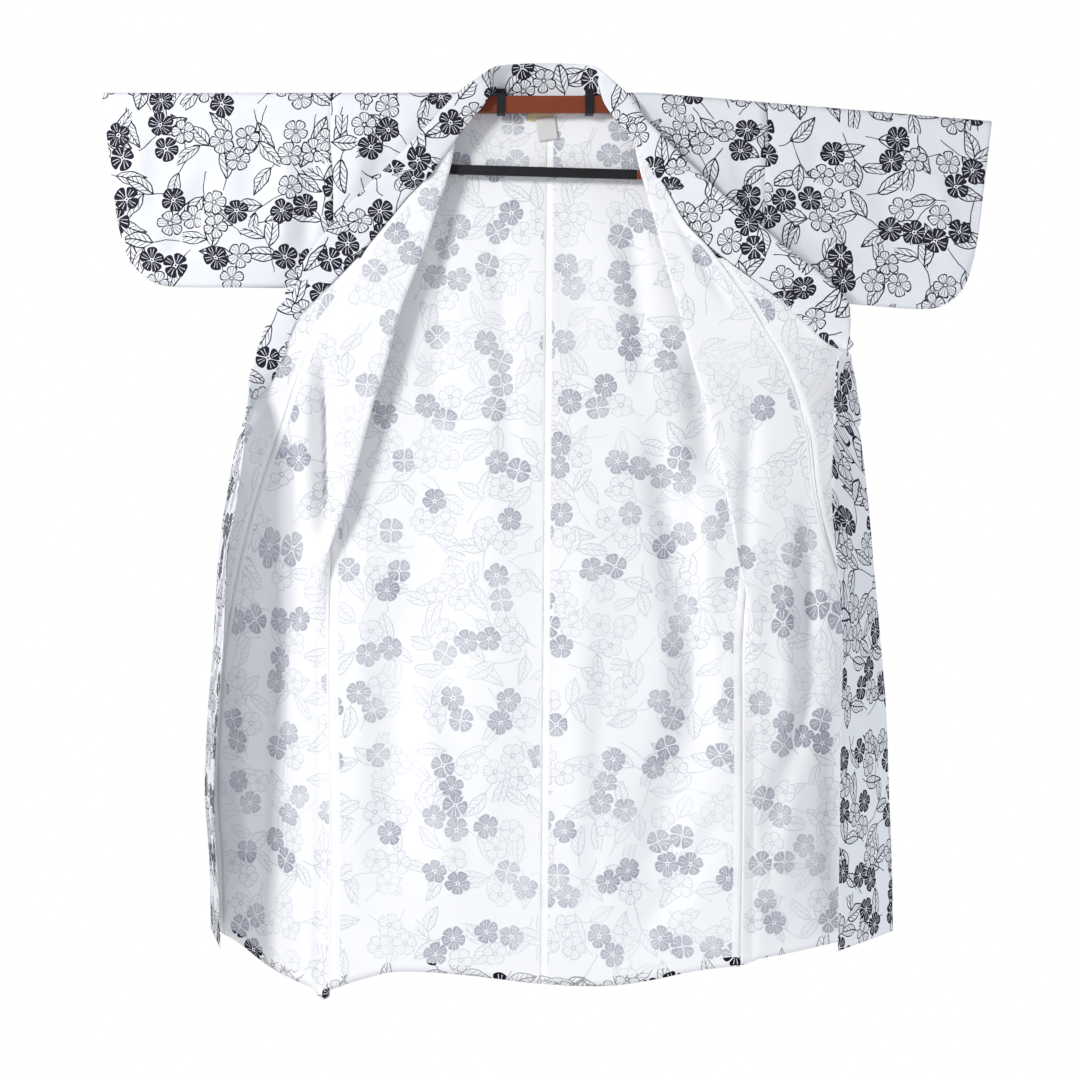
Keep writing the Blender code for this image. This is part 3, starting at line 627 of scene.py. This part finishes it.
def front_path(side, z):
    """The front's section at height z, from the side seam over the roll to the okumi seam."""
    row = section(side, z)
    side_at, roll, end = row.side, row.roll, row.okumi
    turn = (row.under + row.over) / 2 * FOLD_DEPTH
    if z > SECTION_TOP:
        end = (mix(end[0], NECK_HALF, (z - SECTION_TOP) / (SHOULDER_Z - SECTION_TOP)), -12)
        roll = (end[0] + 3 * FOLD_TURN, roll[1])
    near = (roll[0] + FOLD_TURN * row.under, roll[1] + turn)
    far = (roll[0] + FOLD_TURN * row.over, roll[1] - turn)
    lead = FOLD_TURN * 4 / 3
    before, after = (near[0] - lead * row.under, near[1]), (far[0] - lead * row.over, far[1])
    path = [mix(side_at, near, k / UNDER) for k in range(UNDER)]
    path += [bezier(near, before, after, far, k / TURN) for k in range(TURN)]
    path += [mix(far, end, k / OVER) for k in range(OVER + 1)]
    return path


def lapel_turn(side, z):
    """How far the cloth's grain is turned beyond the roll, from the slope of the roll."""
    slope = (section(side, z - 25).roll[0] - section(side, z + 25).roll[0]) / 50
    turned = smooth((z + 980) / 560) if z < -122 else 0
    return 2 * math.atan(max(0.0, slope)) * turned


def front_z(side, step, share):
    """Height of a row at a share of the way from the side seam to the free edge."""
    if step < len(FRONT_Z):
        return FRONT_Z[step]
    return mix(FRONT_Z[-1], along(HEM[side], share), (step - len(FRONT_Z) + 1) / FRONT_HEM)


def front_grid(side):
    """One front: down from the shoulder, out over its roll, and open below like a door."""
    grid = []
    last = UNDER + TURN + OVER
    for step in range(len(FRONT_Z) + FRONT_HEM):
        row = []
        for k in range(last + 1):
            share = FRONT_SHARE * k / last
            z = front_z(side, step, share)
            path = front_path(side, z)
            lengths = arcs(path)
            x, y = path[k]
            beyond = max(0.0, lengths[k] - lengths[UNDER + TURN // 2])
            grain = lapel_turn(side, z)
            before = min(lengths[k], lengths[UNDER + TURN // 2])
            flat_x = SLEEVE_SEAM_X[side] - before - beyond * math.cos(grain)
            flat = (side * flat_x + BODY_FLAT * side, z - beyond * math.sin(grain))
            if k > UNDER + TURN // 2:
                hold = smooth((k - UNDER - TURN // 2) / 6) * smooth((last - k) / 9)
                y += hold * (fold_depth(DOOR_FOLDS[side], x, z) + 1.2 * ripple(x, z, side * 5.0))
            elif z < 0:
                waves = 0.8 * ripple(x, z, side * 2.0) + fold_depth(PANEL_FOLDS[side], x, z)
                y += waves * smooth(k / 5) * smooth((UNDER - k) / 5) * smooth(-z / 30)
            seam = min(lengths[k] * FRONT_TURNING, (lengths[-1] - lengths[k]) * OKUMI_TURNING)
            if k == 0:
                x, y = x + 1.2, y + 1.8 * smooth(-z / 300)
            if z > SHOULDER_Z - SHOULDER_ROUND:
                y = over_shoulder(y, z)
            hem = along(HEM[side], share)
            edge = (seam if z < -150 else AWAY, z - hem)
            row.append(Point((side * x, y, z + droop(side * x, 1 - smooth(-z / 150))), flat, edge))
        grid.append(row)
    return grid, side > 0


for side, word in ((1, "left"), (-1, "right")):
    body = sewn_cloth(f"body_{word}", [back_grid(side), front_grid(side)], (printed, reverse))
    dress(body, (f"back_{word}", f"front_{word}"))


# --- Okumi ------------------------------------------------------------------------------------------------
# A strip 15 cm wide at the hem, sewn to each front's edge and tapering to a point on the collar. It carries
# on outwards from the front, then folds forward, so that its printed face shows edge on.
OKUMI_TOP, COLLAR_END = -234.0, -484.0
OKUMI_ACROSS = 20
OKUMI_FLAT = 1300  # where the okumi lie on the flat cloth
FOLD_ROUND = 9.0


def bent(start, corner, end, t):
    """A point at t from start to end round a softened corner."""
    first = mix(corner, start, min(0.5, FOLD_ROUND / math.dist(corner, start)))
    last = mix(corner, end, min(0.5, FOLD_ROUND / math.dist(corner, end)))
    if t < 0.4:
        return mix(start, first, t / 0.4)
    if t > 0.6:
        return mix(last, end, (t - 0.6) / 0.4)
    return bezier(first, mix(first, corner, 0.6), mix(last, corner, 0.6), last, (t - 0.4) / 0.2)


def okumi_grid(side):
    """One okumi, from its point to the hem."""
    grid = []
    for step in range(len(FRONT_Z) + FRONT_HEM):
        if front_z(side, step, 0) > OKUMI_TOP:
            continue
        row = []
        for k in range(OKUMI_ACROSS + 1):
            share = mix(FRONT_SHARE, 1, k / OKUMI_ACROSS)
            z = front_z(side, step, share)
            at = section(side, z)
            end = mix(at.collar, at.free, smooth((COLLAR_END + 24 - z) / 16))
            path = [bent(at.okumi, at.fold, end, j / OKUMI_ACROSS) for j in range(OKUMI_ACROSS + 1)]
            lengths = arcs(path)
            x, y = path[k]
            hold = smooth(k / 5) * smooth((OKUMI_ACROSS - k) / 5)
            y += hold * 1.5 * ripple(x + y, z, side * 9.0)
            start = arcs(front_path(side, z))[-1]
            grain = lapel_turn(side, z)
            flat_x = side * (OKUMI_FLAT - lengths[k] * math.cos(grain)) + start
            flat = (flat_x, z - lengths[k] * math.sin(grain))
            edge = (lengths[k] * OKUMI_TURNING if z < OKUMI_TOP - 4 else AWAY, z - along(HEM[side], share))
            if z < COLLAR_END:
                edge = (edge[0], min(edge[1], lengths[-1] - lengths[k]))
            if k == 0:
                x, y = mix((x, y), path[1], -0.4)[0], y - 0.4 * side
            row.append(Point((side * x, y, z), flat, edge))
        grid.append(row)
    return grid, side > 0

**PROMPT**
The lines above should be duplicated exactly.

**SOLUTION FOR THIS PROBLEM**
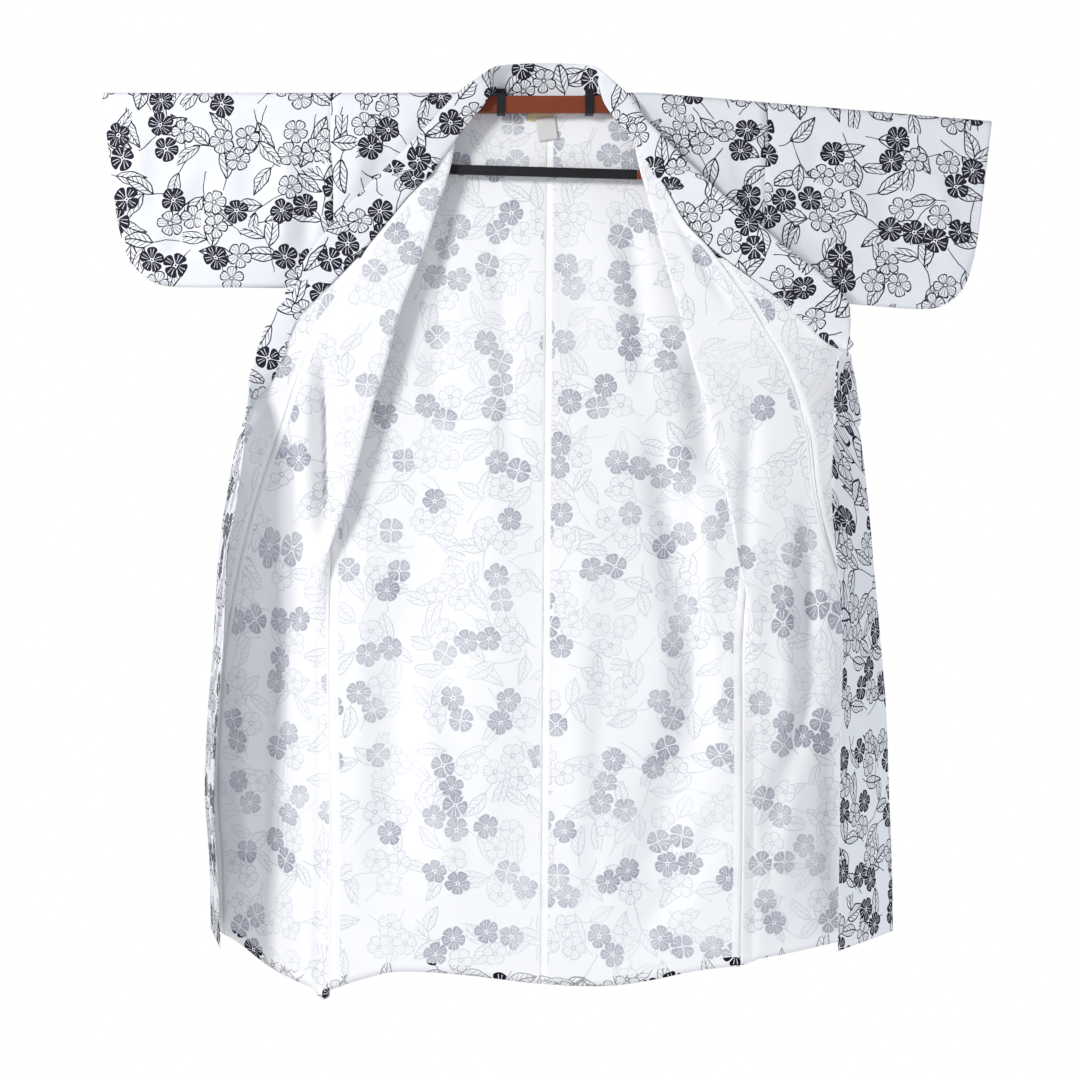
Keep writing the Blender code for this image. This is part 3, starting at line 627 of scene.py. This part finishes it.
def front_path(side, z):
    """The front's section at height z, from the side seam over the roll to the okumi seam."""
    row = section(side, z)
    side_at, roll, end = row.side, row.roll, row.okumi
    turn = (row.under + row.over) / 2 * FOLD_DEPTH
    if z > SECTION_TOP:
        end = (mix(end[0], NECK_HALF, (z - SECTION_TOP) / (SHOULDER_Z - SECTION_TOP)), -12)
        roll = (end[0] + 3 * FOLD_TURN, roll[1])
    near = (roll[0] + FOLD_TURN * row.under, roll[1] + turn)
    far = (roll[0] + FOLD_TURN * row.over, roll[1] - turn)
    lead = FOLD_TURN * 4 / 3
    before, after = (near[0] - lead * row.under, near[1]), (far[0] - lead * row.over, far[1])
    path = [mix(side_at, near, k / UNDER) for k in range(UNDER)]
    path += [bezier(near, before, after, far, k / TURN) for k in range(TURN)]
    path += [mix(far, end, k / OVER) for k in range(OVER + 1)]
    return path


def lapel_turn(side, z):
    """How far the cloth's grain is turned beyond the roll, from the slope of the roll."""
    slope = (section(side, z - 25).roll[0] - section(side, z + 25).roll[0]) / 50
    turned = smooth((z + 980) / 560) if z < -122 else 0
    return 2 * math.atan(max(0.0, slope)) * turned


def front_z(side, step, share):
    """Height of a row at a share of the way from the side seam to the free edge."""
    if step < len(FRONT_Z):
        return FRONT_Z[step]
    return mix(FRONT_Z[-1], along(HEM[side], share), (step - len(FRONT_Z) + 1) / FRONT_HEM)


def front_grid(side):
    """One front: down from the shoulder, out over its roll, and open below like a door."""
    grid = []
    last = UNDER + TURN + OVER
    for step in range(len(FRONT_Z) + FRONT_HEM):
        row = []
        for k in range(last + 1):
            share = FRONT_SHARE * k / last
            z = front_z(side, step, share)
            path = front_path(side, z)
            lengths = arcs(path)
            x, y = path[k]
            beyond = max(0.0, lengths[k] - lengths[UNDER + TURN // 2])
            grain = lapel_turn(side, z)
            before = min(lengths[k], lengths[UNDER + TURN // 2])
            flat_x = SLEEVE_SEAM_X[side] - before - beyond * math.cos(grain)
            flat = (side * flat_x + BODY_FLAT * side, z - beyond * math.sin(grain))
            if k > UNDER + TURN // 2:
                hold = smooth((k - UNDER - TURN // 2) / 6) * smooth((last - k) / 9)
                y += hold * (fold_depth(DOOR_FOLDS[side], x, z) + 1.2 * ripple(x, z, side * 5.0))
            elif z < 0:
                waves = 0.8 * ripple(x, z, side * 2.0) + fold_depth(PANEL_FOLDS[side], x, z)
                y += waves * smooth(k / 5) * smooth((UNDER - k) / 5) * smooth(-z / 30)
            seam = min(lengths[k] * FRONT_TURNING, (lengths[-1] - lengths[k]) * OKUMI_TURNING)
            if k == 0:
                x, y = x + 1.2, y + 1.8 * smooth(-z / 300)
            if z > SHOULDER_Z - SHOULDER_ROUND:
                y = over_shoulder(y, z)
            hem = along(HEM[side], share)
            edge = (seam if z < -150 else AWAY, z - hem)
            row.append(Point((side * x, y, z + droop(side * x, 1 - smooth(-z / 150))), flat, edge))
        grid.append(row)
    return grid, side > 0


for side, word in ((1, "left"), (-1, "right")):
    body = sewn_cloth(f"body_{word}", [back_grid(side), front_grid(side)], (printed, reverse))
    dress(body, (f"back_{word}", f"front_{word}"))


# --- Okumi ------------------------------------------------------------------------------------------------
# A strip 15 cm wide at the hem, sewn to each front's edge and tapering to a point on the collar. It carries
# on outwards from the front, then folds forward, so that its printed face shows edge on.
OKUMI_TOP, COLLAR_END = -234.0, -484.0
OKUMI_ACROSS = 20
OKUMI_FLAT = 1300  # where the okumi lie on the flat cloth
FOLD_ROUND = 9.0


def bent(start, corner, end, t):
    """A point at t from start to end round a softened corner."""
    first = mix(corner, start, min(0.5, FOLD_ROUND / math.dist(corner, start)))
    last = mix(corner, end, min(0.5, FOLD_ROUND / math.dist(corner, end)))
    if t < 0.4:
        return mix(start, first, t / 0.4)
    if t > 0.6:
        return mix(last, end, (t - 0.6) / 0.4)
    return bezier(first, mix(first, corner, 0.6), mix(last, corner, 0.6), last, (t - 0.4) / 0.2)


def okumi_grid(side):
    """One okumi, from its point to the hem."""
    grid = []
    for step in range(len(FRONT_Z) + FRONT_HEM):
        if front_z(side, step, 0) > OKUMI_TOP:
            continue
        row = []
        for k in range(OKUMI_ACROSS + 1):
            share = mix(FRONT_SHARE, 1, k / OKUMI_ACROSS)
            z = front_z(side, step, share)
            at = section(side, z)
            end = mix(at.collar, at.free, smooth((COLLAR_END + 24 - z) / 16))
            path = [bent(at.okumi, at.fold, end, j / OKUMI_ACROSS) for j in range(OKUMI_ACROSS + 1)]
            lengths = arcs(path)
            x, y = path[k]
            hold = smooth(k / 5) * smooth((OKUMI_ACROSS - k) / 5)
            y += hold * 1.5 * ripple(x + y, z, side * 9.0)
            start = arcs(front_path(side, z))[-1]
            grain = lapel_turn(side, z)
            flat_x = side * (OKUMI_FLAT - lengths[k] * math.cos(grain)) + start
            flat = (flat_x, z - lengths[k] * math.sin(grain))
            edge = (lengths[k] * OKUMI_TURNING if z < OKUMI_TOP - 4 else AWAY, z - along(HEM[side], share))
            if z < COLLAR_END:
                edge = (edge[0], min(edge[1], lengths[-1] - lengths[k]))
            if k == 0:
                x, y = mix((x, y), path[1], -0.4)[0], y - 0.4 * side
            row.append(Point((side * x, y, z), flat, edge))
        grid.append(row)
    return grid, side > 0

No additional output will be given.